If you think you need front-wheel drive for traction, think again. Most front-drive vehicles carry more weight over the front wheels, where it helps traction. The Durango carries as much weight on the back wheels as the front, and just winter tires and the standard traction control will take it farther than most owners plan to go. Durango's excellent balance and rear-wheel drive also mean the four tires do more equal work. Front tires aren't overwhelmed pulling lots of weight while doing the steering, and rear tires do more than hold the tailgate off the ground. This is one reason the Durango steers crisply and needs less U-turn space than its rivals.
We hustled the Durango along some mountain roads at a fast clip, and found a lot of grip in reserve if you miscalculate your road speed. That's easy to do, given the subdued cabin and lack of wind noise, compliments of laminated front windows, dual firewalls, good aerodynamics, and a solid structure. We also noted that ride quality and handling dynamics didn't really change with five adults and two kids on board.
Around town the Durango soaks up big and small bumps alike with nary a quiver. The nose drops under heavy braking, and there is a little body lean in the corners, but it's steady and predictable with no hint of drama.

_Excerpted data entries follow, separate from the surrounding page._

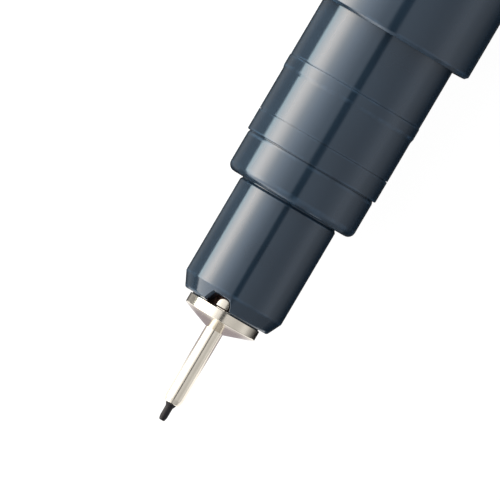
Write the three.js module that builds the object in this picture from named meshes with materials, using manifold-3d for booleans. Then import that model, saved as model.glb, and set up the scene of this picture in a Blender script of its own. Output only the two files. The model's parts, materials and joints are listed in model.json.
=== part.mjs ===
// A technical pen with a fibre reservoir, lying on a table with its cap pushed onto the tail.
//
// The pen lies along X: the nib points to -X, the cap's crown to +X, and +Z is up. The origin is on
// the table, under the middle of the pen. Units are millimetres. A station is a distance along the
// pen from the tip of the nib, and a depth is a distance into the cap from its mouth.

import * as THREE from "three";
import { mergeVertices } from "three/addons/utils/BufferGeometryUtils.js";
import Module from "manifold-3d";

const wasm = await Module();
wasm.setup();

// ---- driving dimensions ----

const LINE_WIDTH = 0.5; // the line that the nib draws
const BARREL_RADIUS = 5.7; // the barrel and the cap
const WALL = 1; // of the barrel
const PLAY = 0.04; // between a piece and the bore it is pressed into
const SEAT = 0.3; // between two faces that meet end to end inside the pen
const PARTING = 0.04; // the fine line between two pieces that meet on the outside
const CHAMFER = 0.2; // on the rims of the barrel and the cap

const BIG_SIDES = 32; // facets round a large turned piece
const SMALL_SIDES = 20; // facets round the nib, the needle and the wick

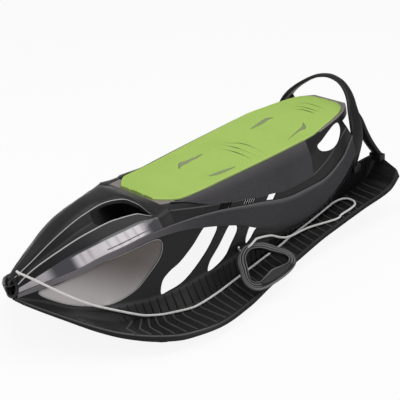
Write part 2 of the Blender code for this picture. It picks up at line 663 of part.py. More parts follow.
def turned(name, profile, sides, place, look, metallic=0.0):
    """A part turned about its own Z from a profile of (radius, height)."""
    count = len(profile)
    edges = [(k, k + 1) for k in range(count - 1)]
    if profile[0][0] > 0:
        edges.append((count - 1, 0))
    mesh = bpy.data.meshes.new(name)
    mesh.from_pydata([(r, 0, h) for r, h in profile], edges, [])
    item = link(name, mesh, look, metallic)
    item.matrix_basis = place
    screw = item.modifiers.new("Turn", "SCREW")
    screw.steps = sides
    screw.render_steps = sides
    screw.use_merge_vertices = True
    screw.merge_threshold = 0.0001
    return item


def screw_axis(along, row, side):
    point, normal = wall_point(along * LENGTH, row)
    flip = Vector((side, 1, 1))
    return point * flip, normal * flip


def screw_holes(screws, name):
    """Clearance holes round the given screws, on both sides."""
    meshes = []
    for along, row in screws:
        for side in (1, -1):
            point, normal = screw_axis(along, row, side)
            meshes.append(rod_mesh(point - normal * 2 * WALL,
                                   point + normal * (2 * GAP + SCREW_BITE),
                                   SCREW_RADIUS + 3 * GAP, 6))
    return link_tool(name, joined_mesh(name, meshes))


def make_screws():
    seat, tip = -WALL - GAP, GAP + SCREW_BITE
    profile = [(0, tip), (SCREW_RADIUS, tip), (SCREW_RADIUS, seat), (SCREW_HEAD_RADIUS, seat),
               (SCREW_HEAD_RADIUS, seat - SCREW_HEAD_HEIGHT), (0, seat - SCREW_HEAD_HEIGHT)]
    for word, side in (("left", 1), ("right", -1)):
        for k, (along, row) in enumerate(COVER_SCREWS + DECK_SCREWS + HULL_SCREWS):
            point, normal = screw_axis(along, row, side)
            place = Matrix.Translation(point) @ normal.to_track_quat("Z", "Y").to_matrix().to_4x4()
            turned(f"rail_screw_{word}_{k + 1}", profile, 6, place, STEEL, 1.0)


# Lower hull

def keel_mesh(share, start, end):
    """A runner under the tray's floor, a share of its width from the inner wall."""
    knots = np.array(KEEL_LINE)
    rings = []
    for y in spread(start * LENGTH, end * LENGTH, KEEL_STEP):
        x = float(mix(rail(FLOOR_IN, [y])[0][0], rail(RIM_TOP, [y])[0][0], share))
        floor_z = tray_floor(y, x)
        top = floor_z - WALL / 2
        bottom = min(np.interp(y / LENGTH, knots[:, 0], knots[:, 1]) * HEIGHT, top - 0.002)
        half = KEEL_WIDTH / 2
        rings.append([(x - half, y, bottom), (x + half, y, bottom), (x + half, y, top),
                      (x - half, y, top)])
    return ring_mesh("keel", rings)


def tray_floor(y, x):
    """Height of the tray's floor at a place."""
    inner, outer = rail(FLOOR_IN, [y])[0], rail(RIM_TOP, [y])[0]
    share = np.clip((x - inner[0]) / (outer[0] - inner[0]), 0, 1)
    return float(mix(inner[2], outer[2], share))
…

Durangos with the V6 offer all-wheel drive with power routed to all four wheels at a steady rate all the time. The V8 models have a more sophisticated AWD system, with low-range gearing for steeper inclines/descents and a Neutral position for flat-towing. In normal range, the V8 system delivers variable all-wheel drive, instantly changing the amount of power sent to the front or rear wheels depending on the amount of traction available under the respective tires.
We'd rate the current Durango's off-highway prowess about equal to its predecessor. The new generation's suspension is better and more flexible, and ground clearance is about the same. A skid-plate package is available, but the new one has things like aluminum suspension arms that may not take abuse or grounding quite as readily as the old model's truck-style steel bits. You don't want to hammer it over rugged terrain, but Durango has enough off-highway capability for most needs. Durango will go much farther afield than most owners would consider, and tires will likely be the limiting factor for slogging through mud.
The 290-horsepower, 3.6-liter V6 engine is smooth and generally quiet, getting mildly raucous only above 5000 rpm. Although its peak torque delivery comes at a high 4800 rpm, it has enough grunt to climb a 7-percent grade at 80 mph fully loaded in third gear. The V6 Durango will merge easily at speed provided you mash the gas pedal early, and it will downshift at least one gear for any notable speed gain. This is because the V6 is geared for highway fuel economy, and the transmission has five forward gears rather than the six or more of many competitors. Those competitors with five speeds often have more balanced gearing, less weight to haul, or both.
The 5.7-liter V8 Dodge calls the Hemi has 360 hp, but it's the 50 percent increase in torque and lower revving nature that make it feel more powerful than the V6. The Hemi features cylinder de-activation technology that shuts down some of its eight cylinders in certain steady-state driving situations, and its 6-speed automatic is more responsive than the V6's 5-speed. The V8 still lops a few miles per gallon off the top, but if you have a 6,000-pound trailer or just enjoy stirring acceleration, you'll appreciate it.
EPA ratings for the V6 are 16/23 mpg City/Highway, whether rear- or all-wheel drive, compared to 14/20 mpg for the V8 (13/20 with all-wheel drive). More expensive hybrids and diesels notwithstanding, everything in the Durango's class will be within a few mpg of its EPA rating. Driving style and vehicle condition can yield far greater differences. Our drive time suggests the EPA ratings are not far off reality with the Durango, though routine short trips in town on a cold engine are likely to lower the city numbers.
Durango's rear-wheel-drive architecture means better towing. All models are rated to handle a 5,000-pound trailer. With the tow package, the V6 rates 6,200 pounds and the V8 7,400 pounds max. A fully loaded vehicle generally means 1,000-1,500 pounds off those maximums, but in all cases the Durango has the best tow ratings in its class. Unless you consider the far-more expensive, distantly related Mercedes-Benz GL in the Durango's class.
Even if we never planned on towing anything we would seriously consider adding the tow package. It brings a larger radiator, an alternator that delivers more juice, better-cooled brakes, load-leveling rear shocks and a full-size spare. And the hitch comes in handy for bike or stowage racks, or a place to show your allegiances with one of those shiny hitch plates.